Why are you then calling these membership classes for "membership"
if they are not members? That is misleading and confusing.

And it still means that

> Voting on technical issues regarding the Unicode Standard is the
> province of the Unicode Technical Committee, which is run by a set
> of rules developed by the Officers of the Consortium. Those technical
> votes and decisions by the UTC are *distinct* from membership votes
> run according to the bylaws. The technical business of the Consortium
> is delegated to the Unicode Technical Committee, with the full approval
> of the Board of Directors of the Unicode Consortium, who bear the
> ultimate responsibility for how the Consortium conducts its business.

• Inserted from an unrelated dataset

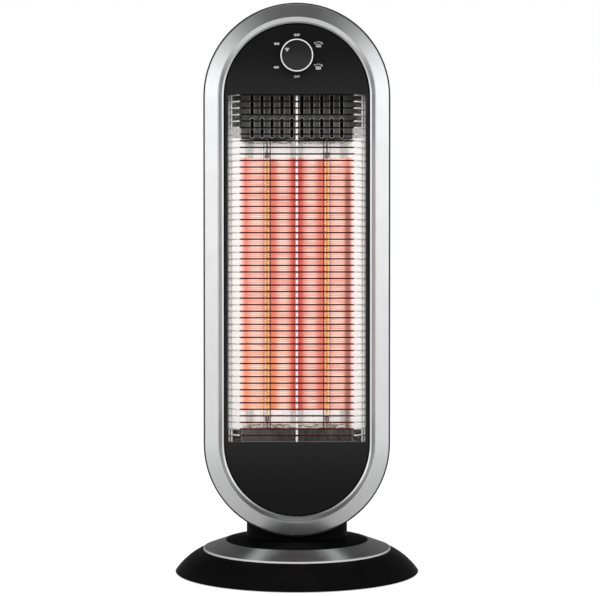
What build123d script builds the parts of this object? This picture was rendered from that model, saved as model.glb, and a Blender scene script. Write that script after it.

I have seen the membership list of the UTC, it is not very different
in nature from the UI membership. So what is the difference?
> Your implication that the Unicode Consortium is running by procedures
> that don't pass your sniff test for legality is particularly odious.
> The Consortium is a registered non-profit corporation, operating in
> accordance with the relevant laws in the State of California, with
> bylaws fully reviewed by legal counsel, and with a Board of Directors
> fully conversant in how corporations are run.

I have never doubted that Unicode Inc. is a proper organization.
So is Microsoft, Sun, W3C and others trying to set their standards thru.
And Unicode Inc. is in practice not an open standardization organization
due to the high membership fees there are to get voting rights
in the organization. It is an organization of a number of big firms
trying to advance their "standard" worldwide.